Одним словом, французы не знали, кого из союзников следует более опасаться. А. Карре, издавший дневник адъютанта принца Конде маркиза Эймера де ла Шевальри (Aymer de la Chevalerie)
, отмечал, что «эмигранты рассматривали Англию, как своего извечного врага». В то же время «в армии Конде, как и в Лондоне, полагали, что контрреволюция под руководством австрийцев приведёт к расчленению Франции»
. В январе 1796 г. в письме к графу де Сен-При Людовик XVIII просил выяснить намерения России на этот счёт:
Какова истинная цель тройственного союза и склонна ли Императрица согласиться либо на расчленение Франции, либо на изменение её конституции, либо, наконец, на смену династии?

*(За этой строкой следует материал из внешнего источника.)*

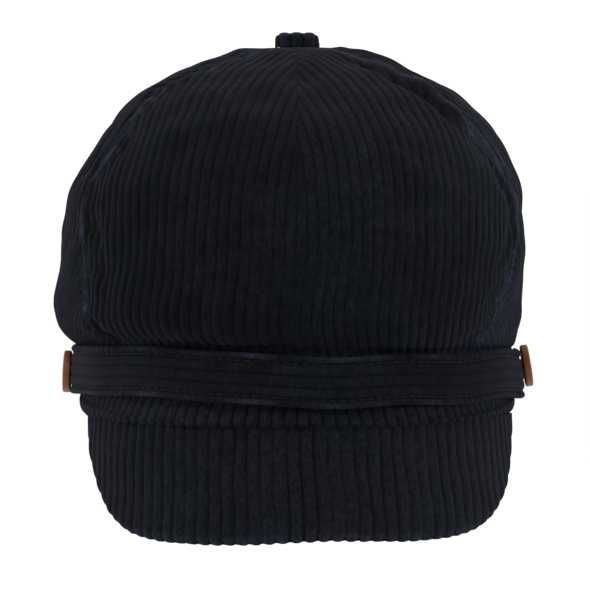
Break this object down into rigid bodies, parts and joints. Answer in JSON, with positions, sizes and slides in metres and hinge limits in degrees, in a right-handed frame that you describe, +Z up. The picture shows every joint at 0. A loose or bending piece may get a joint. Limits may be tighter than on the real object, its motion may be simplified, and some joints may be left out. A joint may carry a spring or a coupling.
{
  "type": "newsboy cap",
  "caption": "Newsboy cap in dark wide-wale corduroy: gored crown with a covered top button, headband, short curved peak, and a front strap held by side buttons.",
  "frame": {"origin": "centre of the head opening, level with the headband's lower edge", "axes": "+Z up through the crown, the peak and front face -Y, +X is the wearer's left"},
  "size_m": [0.1918, 0.2498, 0.1975],
  "materials": {
    "corduroy": "cotton wide-wale corduroy with a soft pile",
    "lining": "satin lining",
    "ribbon": "ribbed grosgrain ribbon",
    "label": "blank woven label",
    "board": "matt board",
    "interlining": "non-woven interlining",
    "button_wood": "satin reddish-brown wood",
    "button_metal": "plain pressed metal",
    "thread": "twisted cotton thread"
  },
  "bodies": {
    "cap": {"crown_panel_front_left": "corduroy", "crown_panel_front_right": "corduroy", "crown_panel_side_left": "corduroy", "crown_panel_side_right": "corduroy", "crown_panel_back_left": "corduroy", "crown_panel_back_right": "corduroy", "lining_panel_front_left": "lining", "lining_panel_front_right": "lining", "lining_panel_side_left": "lining", "lining_panel_side_right": "lining", "lining_panel_back_left": "lining", "lining_panel_back_right": "lining", "headband": "corduroy", "band_stiffener": "board", "back_elastic": "ribbon", "sweatband": "ribbon", "size_label": "label", "peak_top": "corduroy", "peak_board": "board", "peak_underside": "corduroy", "top_button_cover": "corduroy", "top_button_shell": "button_metal", "top_button_fastener": "button_metal", "left_button_shank": "thread", "right_button_shank": "thread"},
    "strap": {"strap_face": "corduroy", "strap_interlining": "interlining", "strap_backing": "corduroy"},
    "left_button": {"left_button": "button_wood", "left_button_cross_stitch": "thread"},
    "right_button": {"right_button": "button_wood", "right_button_cross_stitch": "thread"}
  },
  "joints": [
    {"name": "strap_swing", "type": "hinge", "parent": "cap", "child": "strap", "pos_m": [0, 0, 0.0166], "axis": [0.9999, 0, 0.0111], "range_deg": [-1, 3.5]},
    {"name": "left_button_turn", "type": "hinge", "parent": "cap", "child": "left_button", "pos_m": [0.09, 0, 0.0176], "axis": [0.9877, 0, 0.1564], "range_deg": [-60, 60]},
    {"name": "right_button_turn", "type": "hinge", "parent": "cap", "child": "right_button", "pos_m": [-0.09, 0, 0.0156], "axis": [-0.999, 0, 0.0436], "range_deg": [-60, 60]}
  ]
}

Весной 1797 г. роялистские агенты в Париже высказывали королю опасения, что иностранные державы разделят Францию, как Польшу
.
Впрочем, эмигранты спокойно использовали разговоры о гипотетических территориальных уступках как аргументы в политическом торге с другими странами. Как писал в мае 1794 г. граф Эстерхази принцу Конде, если бы державы коалиции признали графа Прованского Регентом
и призвали его к армиям, которые вторгаются во Францию, это позволило бы ему реализовать свою власть и сделать законными и прочными те уступки и жертвы, на которые Франции придётся пойти
.
Дополнительное измерение всем этим планам и опасениям придавали успехи республиканских войск. В то время как великие державы думали о том, чтобы увеличить свои территории за счёт Франции, роялисты прикидывали, сможет ли восстановленная монархия сохранить завоевания Республики, и ради этого готовы были поменьше опираться на иностранную помощь. Летом 1795 г. один из английских дипломатов докладывал в Лондон о беседе с Г. Моррисом. Тот полагал, что воцарение Людовика XVIII нереально без участия европейских держав, а это создаёт совершенно новую ситуацию во внешней политике: король вынужден будет опираться на Англию и Австрию, и те смогут потребовать плату за свою помощь. Англии он предлагал взять её деньгами, а до того времени, как долг окажется выплачен, оккупировать ряд французских городов.